Two of the most powerful productivity tools.

I’m going to let you in on a secret. I’m a terrible procrastinator and I am riddled with guilt about it.
I have lots of ideas and never realize them.

I have lots of goals and never achieve them.

I am incredibly envious of people I know that are super focused, highly productive and just seem to do it all the right way while I flail around like a fish in a rowboat gasping for air.

I’ve tried to get better and continue to, but it’s rough and slow going.

So dark side out of the way, I want to introduce you to two of the most powerful tools I use every day and they’ve helped quite a bit.


1) The  Text Notepad

I use “notepad.exe” on my laptop, but you can use whatever you want.

I tried them all, evernote, virtual sickies, tasks in google calendar, etc etc. None of that worked nearly as well as my notepad.exe blank text file.

What’s the structure?

Simple, I type the date at the top and then I have a list of stuff to do.

Every morning before I do ANYTHING, I crack that baby open and spend at least 10-15 minutes planning out what I want to do.

I order it first by “thing I want to do least.”

That’s different than the most important thing method or the easiest thing first method or many other methods. The reason I order it this way is because stuff I HATE doing tends to occupy huge amounts of brain power while it ISN’T being done. This is usually mundane and unpleasant work. You KNOW you have to collect that tax information. You KNOW you have to send that rejection email. You KNOW you have to have that unpleasant conversation with that person.

We delay those things for a long time and while we delay them they act as a tax on EVERYTHING else. So I try to kill those first.

Next on the list is stuff that is time critical/easily actionable. There is sometimes overlap between stuff I dislike and easy/critical/annoying things (say, buying airline tickets or sending meeting notes). I also like to “chunk” those things together so that I spend 30 minutes on things like responding to meeting invites (or cancelling them), planning a trip, typing up interview feedback, and so on.

Then I try to pick one (or maybe two) things that require more focused energy and should be the major contributors of value for the day. This is something like finishing a presentation. If you’re an engineer/artist/etc and not a “manager” it’s stuff like finishing a feature or completing a piece of art. It’s important that the end result is “finished” in some way. I’ve also found that limiting how many I allow myself to do reduces distraction, switching cost, anxiety and many other things that dramatically reduce my effectiveness. I allow myself the freedom to NOT do most things on most days.

And finally is the “fluffy” stuff. Things like “test out that new game engine” or “try to visualize that data in an interesting way” or “read those cool HBR articles people have been sending around.” I tend to find those things to be the most fun to work on and they can act as “rewards” instead of “distractions” if I leave them till the end.

OK. On to tool #2


2) The 30 Minute Timer

Again, I’ve tried lots of high tech solutions here.
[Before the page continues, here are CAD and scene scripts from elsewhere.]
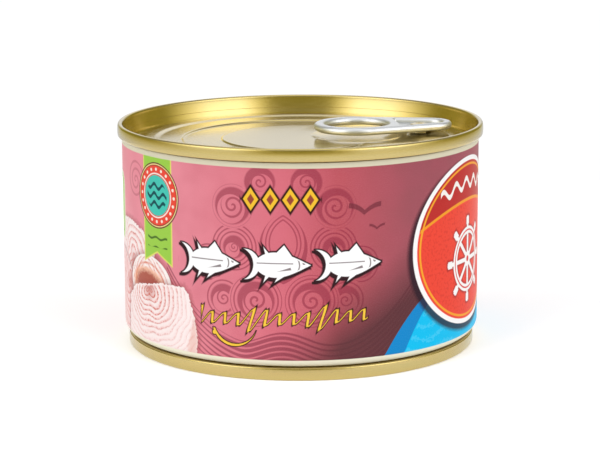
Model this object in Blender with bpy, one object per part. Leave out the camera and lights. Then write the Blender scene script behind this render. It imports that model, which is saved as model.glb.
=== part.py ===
"""A shut tuna can with a necked-in foot, double-seamed ends and a ring-pull lid.

Units are metres and +Z is up. The origin is the middle of the can's foot, on the
surface that it stands on. The print's front faces -Y.
"""

import math

import bmesh
import bpy
from mathutils import Matrix, Vector

MM = 0.001

# Driving dimensions, over the outside of the can
CAN_HEIGHT = 53.0 * MM
LID_SEAM_RADIUS = 43.35 * MM
BASE_SEAM_RADIUS = 41.4 * MM
BODY_RADIUS = 42.3 * MM
SEAM_LENGTH = 3.0 * MM
SEAM_THICKNESS = 1.25 * MM

# Each turned piece has this many sides, and neighbours keep this gap
SIDES = 72
GAP = 0.3 * MM

# Body: its wall, and the neck that lets the foot sit in another can's lid
WALL = 0.6 * MM
NECK_ARC_RADIUS = 2.9 * MM
NECK_ARC_ANGLE = math.radians(60)
NECK_FOOT_RADIUS = 40.6 * MM

# Ends: how deep each one reaches into the body, and the groove round its panel
END_DEPTH = 6.2 * MM
END_WALL = 0.4 * MM
CHUCK_WALL_TAPER = 1.0 * MM
CHUCK_WALL_DEPTH = 4.5 * MM
GROOVE_RADIUS = 0.75 * MM

# Lid panel: (radius, depth below the rim) of each level, from the rim inwards
LID_PANEL = (
    (39.3, 4.12),
    (38.6, 4.0),
    (36.2, 3.76),
    (35.6, 3.7),
    (33.9, 3.7),
    (33.3, 3.76),
    (31.9, 4.0),
    (28.4, 4.0),
    (27.5, 4.4),
    (19.3, 4.4),
    (18.3, 3.8),
)

# Base panel: the same, with the depth counted up from the foot
BASE_PANEL = (
    (37.2, 4.1),
    (36.6, 3.9),
    (34.6, 3.9),
    (33.9, 3.4),
    (32.6, 3.4),
    (31.9, 3.9),
    (28.6, 3.9),
    (27.9, 3.4),
    (26.6, 3.4),
    (25.9, 4.3),
)

# Pull tab, on a ray from the can's middle: the ring, the nose and the two windows
TAB_AZIMUTH = math.radians(8.3)
TAB_MID_DEPTH = 1.95 * MM
TAB_THICKNESS = 1.8 * MM
RING_CENTRE = 13.3 * MM
RING_RADIUS = 9.95 * MM
FINGER_HOLE_CENTRE = 13.65 * MM
FINGER_HOLE_RADIUS = 7.4 * MM
NOSE_CENTRE = 31.3 * MM
NOSE_RADIUS = 5.3 * MM
NOSE_RIM = 2.2 * MM
NOSE_WINDOW_START = 22.9 * MM

# The tab's web, with the tongue that the rivet holds
WEB_THICKNESS = 0.4 * MM
WEB_DEPTH = 2.45 * MM
SLOT_RADIUS = 3.0 * MM
SLOT_WIDTH = 0.7 * MM
SLOT_SPAN = math.radians(230)

# Rivet: a boss pressed up from the panel, a shank and a staked head
RIVET_X = 28.9 * MM
BOSS_FOOT_RADIUS = 4.4 * MM
BOSS_TOP_RADIUS = 2.9 * MM
SHANK_RADIUS = 1.3 * MM
HEAD_RADIUS = 2.3 * MM
HEAD_TOP_DEPTH = 1.6 * MM

# Finger well, pressed into the panel below the ring
WELL_RADIUS = 12.6 * MM
WELL_FLOOR_RADIUS = 10.6 * MM
WELL_FLOOR_DEPTH = 4.85 * MM
WELL_CENTRE = 13.7 * MM


def clear_scene():
    for obj in list(bpy.data.objects):
        bpy.data.objects.remove(obj)


def finish_material(name, colour, roughness, metallic):
    made = bpy.data.materials.new(name)
    made.use_nodes = True
    shader = made.node_tree.nodes["Principled BSDF"]
    shader.inputs["Base Color"].default_value = (*colour, 1.0)
    shader.inputs["Roughness"].default_value = roughness
    shader.inputs["Metallic"].default_value = metallic
    return made


def add_object(name, mesh, material=None):
    obj = bpy.data.objects.new(name, mesh)
    bpy.context.scene.collection.objects.link(obj)
    if material:
        mesh.materials.append(material)
    return obj


def shade(obj):
    obj.data.shade_smooth()
    obj.data.set_sharp_from_angle(angle=math.radians(40))


def arc(centre, radius, start_deg, end_deg, steps):
    """Points (radius, height) along an arc, both ends included."""
    points = []
    for step in range(steps + 1):
        angle = math.radians(start_deg + (end_deg - start_deg) * step / steps)
        points.append((centre[0] + radius * math.cos(angle), centre[1] + radius * math.sin(angle)))
    return points


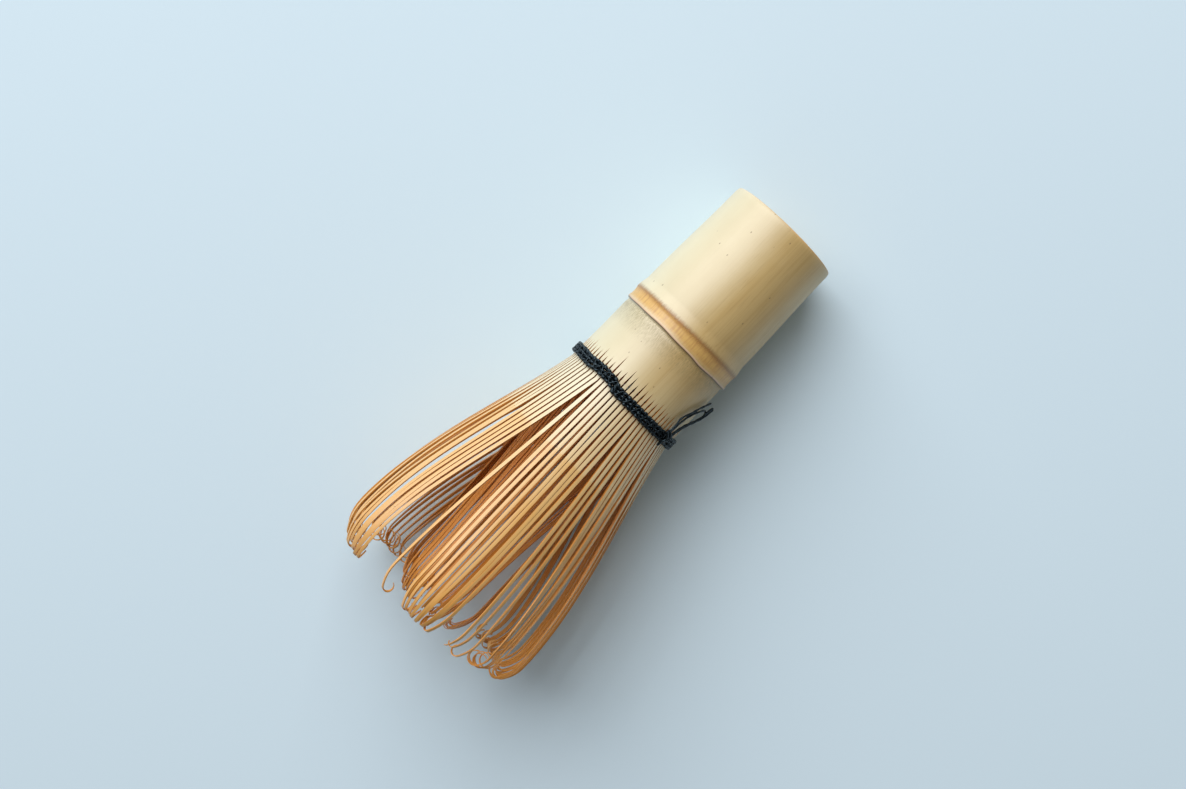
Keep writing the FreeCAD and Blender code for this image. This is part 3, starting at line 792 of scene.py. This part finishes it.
floor_mesh = bpy.data.meshes.new("floor")
floor_corners = FLOOR_REACH * np.array([(-1, -1, 0), (1, -1, 0), (1, 1, 0), (-1, 1, 0)])
floor_mesh.from_pydata(floor_corners.tolist(), [], [(0, 1, 2, 3)])
floor = bpy.data.objects.new("floor", floor_mesh)
bpy.context.scene.collection.objects.link(floor)
pale = Nodes("pale floor")
floor_mesh.materials.append(pale.finish(Base_Color=colour("D8ECF7"), Roughness=0.8))

axes = np.array([AHEAD, SIDE, ABOVE])
a, b = np.array(AXIS_TURN) / np.linalg.norm(AXIS_TURN)
tilt = math.radians(CAMERA_TILT)
to_camera = math.cos(tilt) * ABOVE - math.sin(tilt) * AHEAD
along_view = math.cos(tilt) * AHEAD + math.sin(tilt) * ABOVE
right = a * along_view + b * SIDE
up = -b * along_view + a * SIDE
target = in_frame(np.array(AIM))
camera_data = bpy.data.cameras.new("camera")
camera_data.sensor_width = SENSOR
camera_data.lens = FOCAL / WIDTH * SENSOR
camera_data.clip_start = 0.01
camera = bpy.data.objects.new("camera", camera_data)
bpy.context.scene.collection.objects.link(camera)
turn = Matrix(np.array([right, up, to_camera]).T.tolist()).to_4x4()
camera.matrix_world = Matrix.Translation((target + 0.001 * DISTANCE * to_camera).tolist()) @ turn
bpy.context.scene.camera = camera


def soft_light(name, toward, distance, size, watts, tint):
    """A square area light that looks at the whisk from a direction given in whisk axes."""
    data = bpy.data.lights.new(name, "AREA")
    data.shape = "SQUARE"
    data.size = size
    data.energy = watts
    data.color = tint
    lamp = bpy.data.objects.new(name, data)
    bpy.context.scene.collection.objects.link(lamp)
    way = unit(np.array(toward, float)) @ axes
    x = unit(np.cross(np.array([0.3, 0.2, 1.0]), way))
    y = np.cross(way, x)
    look = Matrix(np.array([x, y, way]).T.tolist()).to_4x4()
    lamp.matrix_world = Matrix.Translation((target + way * distance).tolist()) @ look


soft_light("window", (-0.50, -0.90, 0.96), 1.3, 1.45, 25.0, (0.99, 0.99, 1.0))

world = bpy.data.worlds.new("sky")
world.use_nodes = True
backdrop = world.node_tree.nodes["Background"]
backdrop.inputs["Color"].default_value = SKY
backdrop.inputs["Strength"].default_value = SKY_STRENGTH
bpy.context.scene.world = world
bpy.context.scene.view_settings.view_transform = "Standard"
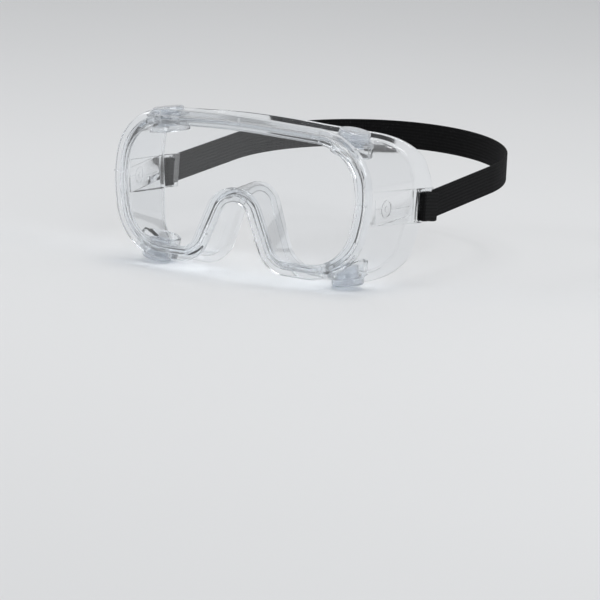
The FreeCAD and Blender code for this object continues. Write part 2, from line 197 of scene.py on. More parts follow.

My favorite. Go to Google.com and type in “30 minute timer.”

That’s it. Away you go.

I try to put tasks into chunks and spend 30 minutes on them. I try to do NOTHING else. I try to forbid myself from reading news, email, text messages, etc. I try to shut it all down except the window that I need for the thing I’m doing and the timer window.

I commit to making EVERY task be 30 minutes long. This is weird, but the reason I do it is because I found myself wasting a lot of time trying to “guess” how long things would take. Worse, my guesses were both totally wrong and usually irrelevant. By taking out the time and energy required to estimate things I actually make much more progress and am much less likely to procrastinate doing the task to begin with. Even writing this blog post was done in 30 minute increments… although it took about 5 of them.

If I finish early, I either take the next chunk of tasks or I take a break.

If it takes longer I quickly decide if I want to commit another 30 minutes or not.

It is AMAZING what can be done in 30 minutes if I remove all distractions and just focus.

It’s also amazing how much better the day is when I start by getting those horrible things I hate doing out of the way. It’s sort of like being in a room that is clean and organized vs being in a room that you are dreading to clean and organize. Same room, different feeling. So my approach is to clean the room, THEN do the work.

So that’s it!

I’m happy to write about things like how to write tasks in a way that makes them actionable, how to segment things into time chunks, how to fight distractions, etc. if there’s interest.

Please let me know what you’ve tried to increase your focus and productivity.

One thought on “Two of the most powerful productivity tools.

  1. I have done the same thing of a list of things to do every day for the last 18 years. It works.